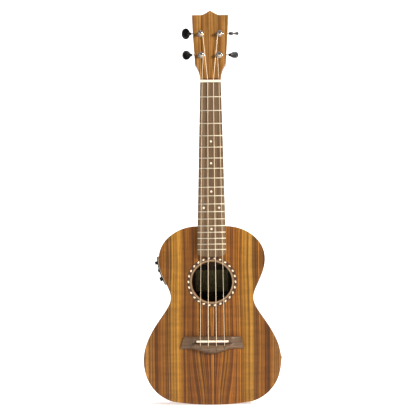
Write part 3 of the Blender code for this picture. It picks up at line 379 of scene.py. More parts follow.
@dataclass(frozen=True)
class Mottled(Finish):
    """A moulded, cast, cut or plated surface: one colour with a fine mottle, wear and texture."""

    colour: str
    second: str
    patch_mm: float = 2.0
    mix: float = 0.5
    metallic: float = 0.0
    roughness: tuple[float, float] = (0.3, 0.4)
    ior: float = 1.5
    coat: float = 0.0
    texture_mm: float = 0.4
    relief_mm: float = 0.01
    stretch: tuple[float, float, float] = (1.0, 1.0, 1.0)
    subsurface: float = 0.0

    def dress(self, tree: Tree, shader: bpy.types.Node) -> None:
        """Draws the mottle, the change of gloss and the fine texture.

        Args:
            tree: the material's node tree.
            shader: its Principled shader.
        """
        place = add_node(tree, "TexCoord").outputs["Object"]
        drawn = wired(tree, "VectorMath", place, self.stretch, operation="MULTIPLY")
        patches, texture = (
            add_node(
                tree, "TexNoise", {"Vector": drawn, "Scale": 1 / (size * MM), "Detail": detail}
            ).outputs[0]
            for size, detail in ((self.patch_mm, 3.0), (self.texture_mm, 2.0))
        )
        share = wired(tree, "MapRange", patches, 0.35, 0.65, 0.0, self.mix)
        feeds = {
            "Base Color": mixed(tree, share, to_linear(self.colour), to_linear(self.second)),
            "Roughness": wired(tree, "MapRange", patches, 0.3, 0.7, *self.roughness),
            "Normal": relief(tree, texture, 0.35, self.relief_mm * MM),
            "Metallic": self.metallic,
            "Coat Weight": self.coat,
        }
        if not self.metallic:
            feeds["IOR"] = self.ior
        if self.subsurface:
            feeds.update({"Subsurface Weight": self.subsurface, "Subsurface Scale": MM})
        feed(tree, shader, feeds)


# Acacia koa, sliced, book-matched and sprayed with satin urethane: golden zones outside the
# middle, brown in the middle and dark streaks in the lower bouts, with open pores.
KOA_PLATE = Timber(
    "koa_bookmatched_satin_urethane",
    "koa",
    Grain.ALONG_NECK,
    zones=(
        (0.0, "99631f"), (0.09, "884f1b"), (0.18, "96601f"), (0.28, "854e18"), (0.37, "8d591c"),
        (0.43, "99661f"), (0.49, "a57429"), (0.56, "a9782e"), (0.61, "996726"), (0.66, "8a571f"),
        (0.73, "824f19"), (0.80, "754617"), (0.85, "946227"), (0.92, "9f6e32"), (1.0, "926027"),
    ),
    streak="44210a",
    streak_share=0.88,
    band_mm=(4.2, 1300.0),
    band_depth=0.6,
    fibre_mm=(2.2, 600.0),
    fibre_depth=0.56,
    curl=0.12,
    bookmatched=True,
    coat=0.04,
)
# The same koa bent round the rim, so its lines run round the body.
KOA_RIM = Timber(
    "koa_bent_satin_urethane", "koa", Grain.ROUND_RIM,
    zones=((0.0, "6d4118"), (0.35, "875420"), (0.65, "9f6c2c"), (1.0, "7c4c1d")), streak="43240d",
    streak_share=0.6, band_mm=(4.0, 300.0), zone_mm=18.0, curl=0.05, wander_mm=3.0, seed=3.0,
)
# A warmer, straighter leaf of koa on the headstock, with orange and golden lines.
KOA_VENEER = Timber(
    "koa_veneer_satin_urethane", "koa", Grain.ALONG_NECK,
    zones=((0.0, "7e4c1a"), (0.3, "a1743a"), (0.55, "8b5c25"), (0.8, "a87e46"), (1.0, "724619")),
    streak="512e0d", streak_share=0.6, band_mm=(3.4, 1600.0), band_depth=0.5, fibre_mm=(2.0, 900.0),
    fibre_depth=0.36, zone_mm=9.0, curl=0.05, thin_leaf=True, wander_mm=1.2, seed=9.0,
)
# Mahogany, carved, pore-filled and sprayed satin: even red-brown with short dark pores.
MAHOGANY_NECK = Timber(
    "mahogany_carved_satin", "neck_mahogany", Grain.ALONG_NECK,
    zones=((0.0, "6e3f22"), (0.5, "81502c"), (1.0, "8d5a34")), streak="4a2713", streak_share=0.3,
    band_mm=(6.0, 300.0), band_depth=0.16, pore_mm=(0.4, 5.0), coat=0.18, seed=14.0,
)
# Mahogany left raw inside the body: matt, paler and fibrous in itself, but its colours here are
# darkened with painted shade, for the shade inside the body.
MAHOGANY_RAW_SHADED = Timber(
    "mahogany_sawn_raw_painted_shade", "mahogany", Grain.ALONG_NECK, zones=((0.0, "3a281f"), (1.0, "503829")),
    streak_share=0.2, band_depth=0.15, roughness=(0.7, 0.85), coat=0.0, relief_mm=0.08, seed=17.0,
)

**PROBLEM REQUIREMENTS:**
Starting at the first line of the material above, reproduce each line exactly up to and including the line with "moulded, cast, cut".

**SOLUTION FOR THIS TASK:**
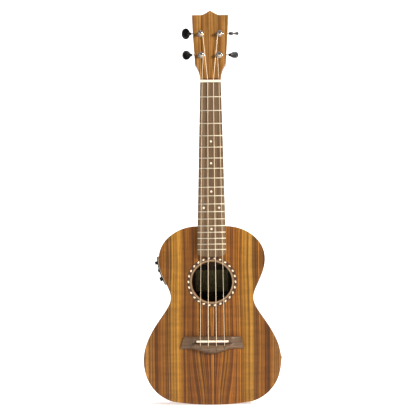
Write part 3 of the Blender code for this picture. It picks up at line 379 of scene.py. More parts follow.
@dataclass(frozen=True)
class Mottled(Finish):
    """A moulded, cast, cut or plated surface: one colour with a fine mottle, wear and texture."""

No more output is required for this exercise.